Cytotoxic T cells add a second layer of cancer defense. While NK cells respond to what’s missing from a cell’s surface, cytotoxic T cells respond to what’s present. They recognize specific abnormal protein fragments displayed by cancer cells and kill them with similar precision. Together, these two cell types form a powerful one-two punch against malignancy.
How Cancer Evades the Immune System
If immune surveillance is so effective, why does cancer still develop? Because tumors evolve. Cancer cells that happen to carry traits that help them dodge immune detection survive and multiply, while those the immune system can recognize get eliminated. Over time, this creates a tumor population that has effectively learned to hide.
One of the most well-understood tricks involves a molecule called PD-L1. Many tumor cells produce PD-L1 on their surface, which binds to a receptor called PD-1 on T cells. When this connection is made, it shuts the T cell down, suppressing its ability to kill. The T cell essentially receives a “stand down” signal, even though it has correctly identified the cancer cell as a threat. This interaction can cause T cells to stop multiplying, produce fewer attack signals, and even die off.
Cancer cells use other strategies too. Some stop displaying the surface molecules that T cells need to identify them, becoming essentially invisible. Others recruit immature immune cells into the tumor environment that fail to properly alert the rest of the immune system. Some tumors create a local microenvironment packed with suppressive signals that exhaust any immune cells that manage to infiltrate.
Immunotherapy: Helping the System Fight Back
Understanding how cancer hides from the immune system has led to a class of treatments called immunotherapy, which works by removing the brakes cancer puts on immune cells. The most widely used type targets the PD-1/PD-L1 interaction with drugs called checkpoint inhibitors. By blocking this “stand down” signal, these drugs let T cells recognize and attack tumor cells again.
The results have been significant. In advanced lung cancer, for example, adding a checkpoint inhibitor to chemotherapy cut the risk of death by roughly 50% compared to chemotherapy alone in one major trial. For patients whose tumors produce high levels of PD-L1, checkpoint inhibitors used on their own can produce responses that last beyond five years. These drugs have transformed treatment across many cancer types, not just lung cancer.
Newer approaches push even further. CAR-T cell therapy involves removing a patient’s T cells, engineering them in a lab to better recognize cancer, and infusing them back into the body. Researchers are also exploring ways to use NK cells as therapeutic agents and applying gene-editing technology to make T cells more persistent and harder for tumors to shut down.
Supporting Your Immune System
Your immune system’s effectiveness is influenced by everyday factors. Nutrition plays a measurable role. Zinc supports the proliferation of T cells and cytotoxic T cells, helps maintain the barriers of your skin and mucous membranes, and acts as an antioxidant that protects immune cells from damage. Zinc deficiency is directly linked to decreased resistance to infectious diseases. Vitamin D supports immune regulation and has been shown to influence cancer cell growth, with its active form helping to suppress tumor cell proliferation and promote the death of abnormal cells.
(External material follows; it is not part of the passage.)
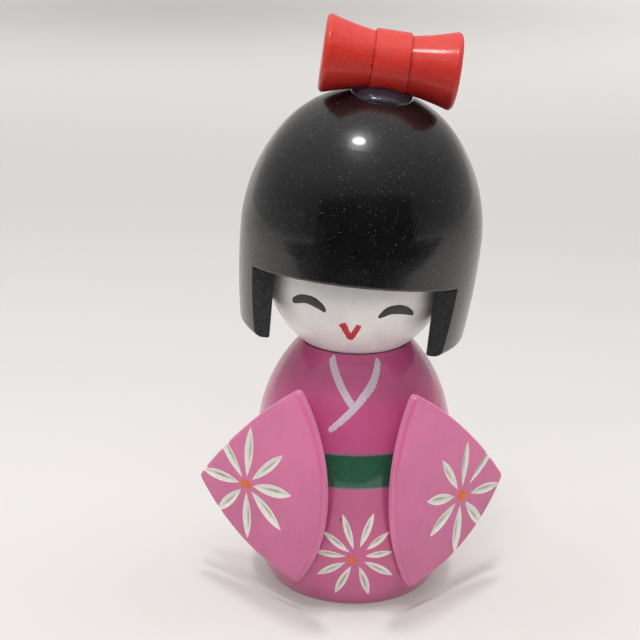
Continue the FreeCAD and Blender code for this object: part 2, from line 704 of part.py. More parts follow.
def draw_sleeve(sketch, hand, side):
    """Three arcs through the shoulder, hem and cuff corners; side is 1 on +X and -1 on -X."""
    corners = [f"{hand}_shoulder", f"{hand}_hem", f"{hand}_cuff"]
    radii = [f"{hand}_front_arc_radius", f"{hand}_hem_arc_radius", f"{hand}_top_arc_radius"]
    if side < 0:
        corners = [corners[0], corners[2], corners[1]]
        radii.reverse()
    points = [(side * dim(f"{corner}_across"), dim(f"{corner}_height")) for corner in corners]
    edges = [outline_arc(sketch, points[i], points[(i + 1) % 3], dim(radii[i])) for i in range(3)]
    for i in range(3):
        relate(sketch, "Coincident", edges[i], END, edges[(i + 1) % 3], START)
        measure(sketch, "DistanceX", edges[i], START, to=f"{side} * {cell(f'{corners[i]}_across')}")
        measure(sketch, "DistanceY", edges[i], START, to=cell(f"{corners[i]}_height"))
        measure(sketch, "Radius", edges[i], to=cell(radii[i]))


def make_sleeve(hand, side, petals):
    label = f"{hand}_sleeve"
    azimuth = f"placement(vector(0; 0; 0); rotation(vector(0; 0; 1); {side} * {cell('sleeve_azimuth')}))"
    plate = add_body(label + "_plate", azimuth)
    sketch = add_sketch(plate, "SleeveOutline", "XZ_Plane")
    sketch.setExpression("AttachmentOffset.Base.z", cell("sleeve_back_distance"))
    draw_sleeve(sketch, hand, side)
    pad = plate.newObject("PartDesign::Pad", "SleeveThickness")
    pad.Profile = sketch
    pad.setExpression("Length", cell("sleeve_thickness"))
    doc.recompute()
    corners = round_edges(plate, pad, "sleeve_corner_radius", lambda e: isinstance(e.Curve, Part.Line))
    back = -dim("sleeve_back_distance")
    front = back - dim("sleeve_thickness")
    front_edge = round_edges(plate, corners, "sleeve_front_rounding",
                             lambda e: all(abs(v.Point.y - front) < NEAR for v in e.Vertexes))
    round_edges(plate, front_edge, "sleeve_back_rounding",
                lambda e: all(abs(v.Point.y - back) < NEAR for v in e.Vertexes))
    face_distance = dim("sleeve_back_distance") + dim("sleeve_thickness")
    flower = add_cutters(label + "_flower", flat_petals(
        petals, side, dim("sleeve_flower_across"), dim(f"{hand}_flower_height"), face_distance))
    flower.setExpression("Placement", azimuth)
    sleeve = doc.addObject("Part::Cut", label)
    sleeve.Base = plate
    sleeve.Tool = flower
    return sleeve


# ---------------------------------------------------------------- assembly
peg = make_bow_peg()
bow = make_bow(peg)
hair = make_hair_cap(bow, peg)
nodes = {
    "body": make_body(),
    "neck_dowel": make_neck_dowel(),
    "left_sleeve": make_sleeve("left", -1, LEFT_PETALS),
    "right_sleeve": make_sleeve("right", 1, RIGHT_PETALS),
    "head_ball": make_head_ball(),
    "hair_cap": hair,
    "bow": bow,
    "bow_peg": peg,
    "bow_glue": make_bow_glue([hair, bow, peg]),
}
doc.recompute()

for obj in doc.Objects:
    if "Invalid" in obj.State or "Error" in obj.State:
        raise RuntimeError(f"{obj.Label} failed: {obj.State}")
for name, node in nodes.items():
    node.Label = name
    if node.Shape.isNull() or not node.Shape.isValid():
        raise RuntimeError(f"{name} has no valid shape")

os.makedirs("parts", exist_ok=True)
for name, node in nodes.items():
    node.Shape.exportStep(f"parts/{name}.step")
    box = node.Shape.BoundBox
    print(f"{name}: {node.Shape.Volume:.1f} mm3, {len(node.Shape.Solids)} solid,"
          f" z {box.ZMin:.2f} to {box.ZMax:.2f}")
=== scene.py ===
import math

import bmesh
import bpy
from mathutils import Matrix, Vector
from mathutils.noise import noise as value_noise


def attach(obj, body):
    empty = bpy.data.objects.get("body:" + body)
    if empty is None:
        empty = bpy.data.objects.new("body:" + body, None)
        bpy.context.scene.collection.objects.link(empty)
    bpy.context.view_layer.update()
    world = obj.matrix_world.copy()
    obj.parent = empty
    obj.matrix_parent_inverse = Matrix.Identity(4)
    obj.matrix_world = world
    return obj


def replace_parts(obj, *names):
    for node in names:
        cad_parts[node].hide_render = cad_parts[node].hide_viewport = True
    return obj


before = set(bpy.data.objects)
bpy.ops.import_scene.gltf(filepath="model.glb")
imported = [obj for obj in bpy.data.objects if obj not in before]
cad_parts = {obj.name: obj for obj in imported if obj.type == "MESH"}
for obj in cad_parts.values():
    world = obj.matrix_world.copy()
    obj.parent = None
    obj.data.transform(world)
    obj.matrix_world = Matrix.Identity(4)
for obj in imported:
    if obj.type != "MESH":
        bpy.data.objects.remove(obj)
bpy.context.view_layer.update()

MM = 0.001

# --------------------------------------------------- the part's own dimensions, in mm and degrees
BELLY_RADIUS, BELLY_HEIGHT = 21.0, 13.3
SKIRT_ARC, FLANK_ARC = 24.0, 154.7
SHOULDER_HEIGHT, SHOULDER_ARC = 33.8, 30.9
BALL_CENTRE, BALL_RADIUS = Vector((0, 0, 65.9)), 18.0
HEAD_ROLL, HEAD_PITCH, HEAD_YAW = 4.5, 2.4, -4.0
CUT_DISTANCE, FRINGE_HEIGHT, FRINGE_SLOPE = 13.3, 2.0, 9.0
HOLLOW_RADIUS, HOLLOW_WALL_TOP = 20.2, 4.5
BOW_CENTRE, BOW_ROLL = Vector((5.3, -2.3, 106.7)), 7.5
KNOT_HALF_LENGTH, BOW_END = 3.4, 12.7
CROWN_HEIGHT, CROWN_RADIUS = 14.63, 21.3
GLUE_CENTRE, GLUE_SPREAD = Vector((3.1, -2.35, 94.8)), 16.4
GLUE_PEAK, GLUE_SKIRT, GLUE_EDGE_SINK, GLUE_UNDERSIDE_SINK = 2.0, 0.85, 0.02, 0.1
SLEEVE_AZIMUTH, SLEEVE_FACE = 41.5, 22.2
GOUGE_DEPTH = 0.55

# ---------------------------------------------------------------- the painted decoration, in mm
BAND_LOW, BAND_HIGH, BAND_EDGE_WIDTH = 26.95, 33.95, 0.3
# Flowers on the sleeves: side, distance across and height of the centre.
SLEEVE_FLOWERS = {"left_sleeve": (-1, 9.35, 23.1), "right_sleeve": (1, 9.35, 21.2)}
# The flower on the body: azimuth in degrees and height of its centre, and how far it reaches.
BODY_FLOWER, BODY_FLOWER_REACH = (1.1, 12.7), 11.0
# Petals on the sleeves: direction in degrees (0 is outwards, 90 is up), root, tip and width.
PETALS = {
    "left_sleeve": [
        (96, 1.4, 13.1, 2.5),
        (137, 1.8, 13.8, 2.1),
        (173, 1.5, 12.5, 2.8),
        (-144, 1.4, 11.9, 2.9),
        (-91, 1.3, 12.0, 2.5),
        (-45, 1.7, 12.0, 2.3),
        (-2, 1.5, 12.6, 2.5),
        (49, 1.4, 11.5, 2.5),
    ],
    "right_sleeve": [
        (84, 1.6, 11.8, 1.9),
        (42, 2.6, 12.5, 1.8),
        (-3, 2.3, 11.4, 2.3),
        (-52, 1.7, 11.5, 2.4),
        (-96, 1.6, 12.6, 2.5),
        (-144, 1.6, 10.8, 2.5),
        (170, 1.7, 10.1, 2.5),
        (122, 1.7, 11.3, 2.0),
    ],
}
PETAL_MARGIN = 0.3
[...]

Sleep, physical activity, and chronic stress levels all affect immune function as well. Prolonged stress elevates hormones that suppress immune cell activity, while regular moderate exercise improves circulation of immune cells throughout the body. None of these factors replace medical treatment for serious infections or cancer, but they form the baseline on which your immune system’s daily surveillance depends.